- Provided material -
++++

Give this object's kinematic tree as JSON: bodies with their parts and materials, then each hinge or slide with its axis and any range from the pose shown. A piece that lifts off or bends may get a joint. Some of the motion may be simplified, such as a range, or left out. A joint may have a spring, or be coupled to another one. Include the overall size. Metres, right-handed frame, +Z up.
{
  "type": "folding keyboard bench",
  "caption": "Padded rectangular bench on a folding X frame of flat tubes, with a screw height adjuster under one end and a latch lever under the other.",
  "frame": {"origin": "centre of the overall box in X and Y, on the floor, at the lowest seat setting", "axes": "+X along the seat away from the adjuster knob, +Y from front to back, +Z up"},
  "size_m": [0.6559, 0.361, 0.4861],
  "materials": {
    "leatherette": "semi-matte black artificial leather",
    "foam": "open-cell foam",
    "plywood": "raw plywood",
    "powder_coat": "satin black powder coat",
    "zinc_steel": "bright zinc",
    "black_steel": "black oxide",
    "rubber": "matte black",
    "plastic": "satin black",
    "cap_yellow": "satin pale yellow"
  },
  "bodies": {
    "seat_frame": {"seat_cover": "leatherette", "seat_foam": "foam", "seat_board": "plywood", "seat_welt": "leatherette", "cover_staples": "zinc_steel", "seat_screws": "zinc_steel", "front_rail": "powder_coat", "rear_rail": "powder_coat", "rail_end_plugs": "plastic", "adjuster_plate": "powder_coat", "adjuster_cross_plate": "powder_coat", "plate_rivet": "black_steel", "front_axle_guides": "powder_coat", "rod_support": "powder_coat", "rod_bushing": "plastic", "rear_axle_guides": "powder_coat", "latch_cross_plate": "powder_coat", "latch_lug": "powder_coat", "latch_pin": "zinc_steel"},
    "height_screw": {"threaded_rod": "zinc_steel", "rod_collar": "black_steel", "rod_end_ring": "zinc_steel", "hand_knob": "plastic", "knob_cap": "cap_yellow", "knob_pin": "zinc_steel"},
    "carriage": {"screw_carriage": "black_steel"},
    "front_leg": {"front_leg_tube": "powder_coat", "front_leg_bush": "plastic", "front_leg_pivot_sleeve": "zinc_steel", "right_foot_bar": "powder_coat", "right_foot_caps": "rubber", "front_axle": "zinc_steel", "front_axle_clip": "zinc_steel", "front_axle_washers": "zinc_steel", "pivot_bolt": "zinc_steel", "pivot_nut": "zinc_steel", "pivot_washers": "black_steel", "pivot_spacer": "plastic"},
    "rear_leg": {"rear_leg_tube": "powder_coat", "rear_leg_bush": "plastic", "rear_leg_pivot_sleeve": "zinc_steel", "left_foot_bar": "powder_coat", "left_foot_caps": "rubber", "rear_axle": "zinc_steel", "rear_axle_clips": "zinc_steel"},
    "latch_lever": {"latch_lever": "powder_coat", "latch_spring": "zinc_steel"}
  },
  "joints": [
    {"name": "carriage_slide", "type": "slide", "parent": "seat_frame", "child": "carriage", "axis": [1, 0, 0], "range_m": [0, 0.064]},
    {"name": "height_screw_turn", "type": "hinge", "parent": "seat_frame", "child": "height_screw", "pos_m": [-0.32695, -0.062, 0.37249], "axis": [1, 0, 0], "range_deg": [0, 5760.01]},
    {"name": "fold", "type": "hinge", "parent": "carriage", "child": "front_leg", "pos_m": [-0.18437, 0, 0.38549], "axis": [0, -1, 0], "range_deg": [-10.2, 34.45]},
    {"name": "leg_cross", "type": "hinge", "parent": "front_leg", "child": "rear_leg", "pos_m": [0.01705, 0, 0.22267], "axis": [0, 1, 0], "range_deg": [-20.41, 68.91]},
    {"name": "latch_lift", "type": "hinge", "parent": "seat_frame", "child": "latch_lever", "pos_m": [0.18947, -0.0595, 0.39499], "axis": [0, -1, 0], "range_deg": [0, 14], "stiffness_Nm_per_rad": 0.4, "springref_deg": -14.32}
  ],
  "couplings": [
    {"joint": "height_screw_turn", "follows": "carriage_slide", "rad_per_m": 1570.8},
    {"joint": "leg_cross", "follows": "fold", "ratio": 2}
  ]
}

++++

- Problem requirements -
Recite the full listing above exactly.

- Solution -
Give this object's kinematic tree as JSON: bodies with their parts and materials, then each hinge or slide with its axis and any range from the pose shown. A piece that lifts off or bends may get a joint. Some of the motion may be simplified, such as a range, or left out. A joint may have a spring, or be coupled to another one. Include the overall size. Metres, right-handed frame, +Z up.
{
  "type": "folding keyboard bench",
  "caption": "Padded rectangular bench on a folding X frame of flat tubes, with a screw height adjuster under one end and a latch lever under the other.",
  "frame": {"origin": "centre of the overall box in X and Y, on the floor, at the lowest seat setting", "axes": "+X along the seat away from the adjuster knob, +Y from front to back, +Z up"},
  "size_m": [0.6559, 0.361, 0.4861],
  "materials": {
    "leatherette": "semi-matte black artificial leather",
    "foam": "open-cell foam",
    "plywood": "raw plywood",
    "powder_coat": "satin black powder coat",
    "zinc_steel": "bright zinc",
    "black_steel": "black oxide",
    "rubber": "matte black",
    "plastic": "satin black",
    "cap_yellow": "satin pale yellow"
  },
  "bodies": {
    "seat_frame": {"seat_cover": "leatherette", "seat_foam": "foam", "seat_board": "plywood", "seat_welt": "leatherette", "cover_staples": "zinc_steel", "seat_screws": "zinc_steel", "front_rail": "powder_coat", "rear_rail": "powder_coat", "rail_end_plugs": "plastic", "adjuster_plate": "powder_coat", "adjuster_cross_plate": "powder_coat", "plate_rivet": "black_steel", "front_axle_guides": "powder_coat", "rod_support": "powder_coat", "rod_bushing": "plastic", "rear_axle_guides": "powder_coat", "latch_cross_plate": "powder_coat", "latch_lug": "powder_coat", "latch_pin": "zinc_steel"},
    "height_screw": {"threaded_rod": "zinc_steel", "rod_collar": "black_steel", "rod_end_ring": "zinc_steel", "hand_knob": "plastic", "knob_cap": "cap_yellow", "knob_pin": "zinc_steel"},
    "carriage": {"screw_carriage": "black_steel"},
    "front_leg": {"front_leg_tube": "powder_coat", "front_leg_bush": "plastic", "front_leg_pivot_sleeve": "zinc_steel", "right_foot_bar": "powder_coat", "right_foot_caps": "rubber", "front_axle": "zinc_steel", "front_axle_clip": "zinc_steel", "front_axle_washers": "zinc_steel", "pivot_bolt": "zinc_steel", "pivot_nut": "zinc_steel", "pivot_washers": "black_steel", "pivot_spacer": "plastic"},
    "rear_leg": {"rear_leg_tube": "powder_coat", "rear_leg_bush": "plastic", "rear_leg_pivot_sleeve": "zinc_steel", "left_foot_bar": "powder_coat", "left_foot_caps": "rubber", "rear_axle": "zinc_steel", "rear_axle_clips": "zinc_steel"},
    "latch_lever": {"latch_lever": "powder_coat", "latch_spring": "zinc_steel"}
  },
  "joints": [
    {"name": "carriage_slide", "type": "slide", "parent": "seat_frame", "child": "carriage", "axis": [1, 0, 0], "range_m": [0, 0.064]},
    {"name": "height_screw_turn", "type": "hinge", "parent": "seat_frame", "child": "height_screw", "pos_m": [-0.32695, -0.062, 0.37249], "axis": [1, 0, 0], "range_deg": [0, 5760.01]},
    {"name": "fold", "type": "hinge", "parent": "carriage", "child": "front_leg", "pos_m": [-0.18437, 0, 0.38549], "axis": [0, -1, 0], "range_deg": [-10.2, 34.45]},
    {"name": "leg_cross", "type": "hinge", "parent": "front_leg", "child": "rear_leg", "pos_m": [0.01705, 0, 0.22267], "axis": [0, 1, 0], "range_deg": [-20.41, 68.91]},
    {"name": "latch_lift", "type": "hinge", "parent": "seat_frame", "child": "latch_lever", "pos_m": [0.18947, -0.0595, 0.39499], "axis": [0, -1, 0], "range_deg": [0, 14], "stiffness_Nm_per_rad": 0.4, "springref_deg": -14.32}
  ],
  "couplings": [
    {"joint": "height_screw_turn", "follows": "carriage_slide", "rad_per_m": 1570.8},
    {"joint": "leg_cross", "follows": "fold", "ratio": 2}
  ]
}